We must talk about how we are going to deal with this in future — even if there are voices on the left and among liberals that refuse to tolerate such debate. Because they suspect it is motivated by "Islamophobia," and fail to see that they are leaving an important topic for the right to address. The Middle East conflict is going on not only in Israel, Gaza and the autonomous Palestinian territories, but also in my neighborhood, in Berlin-Neukölln.
What happens in Berlin-Neukölln?
When Donald Trump recognized Jerusalem as the capital of Israel in December, and Fatah, the supposedly moderate Palestinian party, called for "three days of rage," I didn’t need to read about it in the paper. I could see it in my neighborhood. On Sonnenallee, probably the most Arab street in Germany. Whenever there’s trouble in the Middle East, the proprietors of the little shops put more items in the windows with the flag of Palestine overlaying the territory of Israel. Israel does not exist on these maps.
At such times, the keffiyeh density also increases. We must assume that many of the — mostly young — people wearing them are not aware that this item of clothing was established by a Grand Mufti who was an admirer of Hitler’s extermination policy.

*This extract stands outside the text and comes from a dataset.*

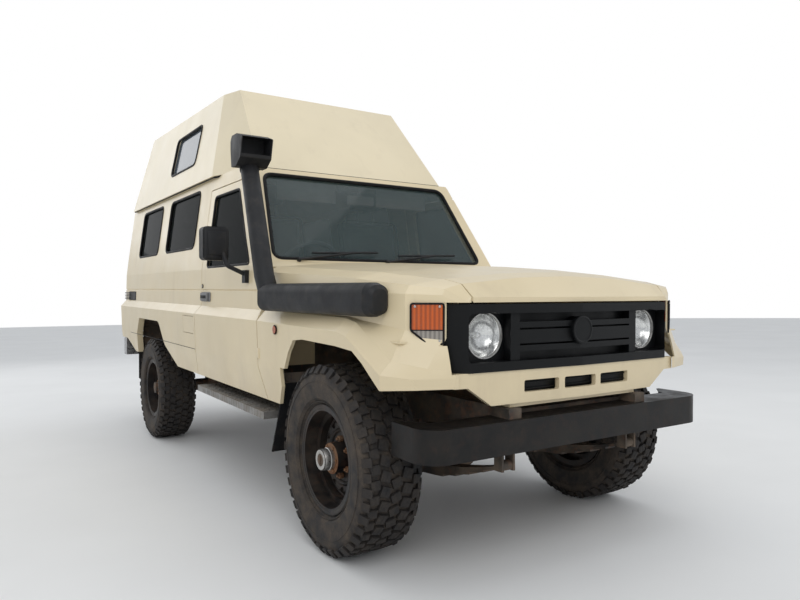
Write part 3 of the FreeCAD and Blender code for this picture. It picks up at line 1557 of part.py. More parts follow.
def bumper_channel(front_deep, side_deep, end_deep, z0, z1):
    """What is open behind the bumper's front and side walls, from one height to another."""
    half = bumper_half
    far = bumper_end_y + bumper_corner * 2
    return rounded_along_z([(-half + side_deep, bumper_front_y + front_deep),
                            (half - side_deep, bumper_front_y + front_deep),
                            (half - side_deep, bumper_front_y + bumper_deep + bumper_corner / 4),
                            (half - end_deep, bumper_end_y), (half - end_deep, far),
                            (-half + end_deep, far), (-half + end_deep, bumper_end_y),
                            (-half + side_deep, bumper_front_y + bumper_deep + bumper_corner / 4)],
                           bumper_wall * 2, z0, z1)


def front_bumper():
    """Channel-section steel bumper with rounded corners and returned ends."""
    low = bumper_top - bumper_high
    half = bumper_half
    outer = rounded_along_z(rectangle(-half, half, bumper_front_y, bumper_end_y + bumper_corner * 2),
                            bumper_corner, low, bumper_top)
    solid = outer.common(block(-half, half, bumper_front_y, bumper_end_y, low, bumper_top))
    upper = bumper_channel(bumper_deep, bumper_side_deep, bumper_end_deep, low - overrun, bumper_top + overrun)
    lower = bumper_channel(bumper_low_deep, bumper_low_deep, bumper_end_deep, low - overrun, low + bumper_wall * 2)
    hollow = rounded_along_z(rectangle(-half + bumper_wall, half - bumper_wall, bumper_front_y + bumper_wall,
                                       bumper_end_y + bumper_corner * 2),
                             bumper_corner - bumper_wall, low + bumper_wall, bumper_top - bumper_wall)
    return solid.cut(Part.makeCompound([upper, lower, hollow]))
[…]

After all, the Palestinian scarf was also part of the left-wing subculture in Germany for many years. Nonetheless, it has unpleasant overtones. Especially when, after pro-Palestinian demonstrations, large groups of men band together in Neukölln bellowing anti-Semitic slogans.
However, most anti-Semitic crimes in Germany are committed by right-wing extremists. And when right-wingers blather on about "imported anti-Semitism" and put Muslims under general suspicion, the best option is still to show them the raised middle finger. But it’s also true that you can’t venture down Sonnenallee at night in a kippah. In Germany, 2018. We must finally do something about this.
Krsto Lazarevic was born in Bosnia-Herzegovina and fled to Germany with his parents as a child. Today he lives in Berlin, works as a journalist and commentator, and writes for a range of German-language media.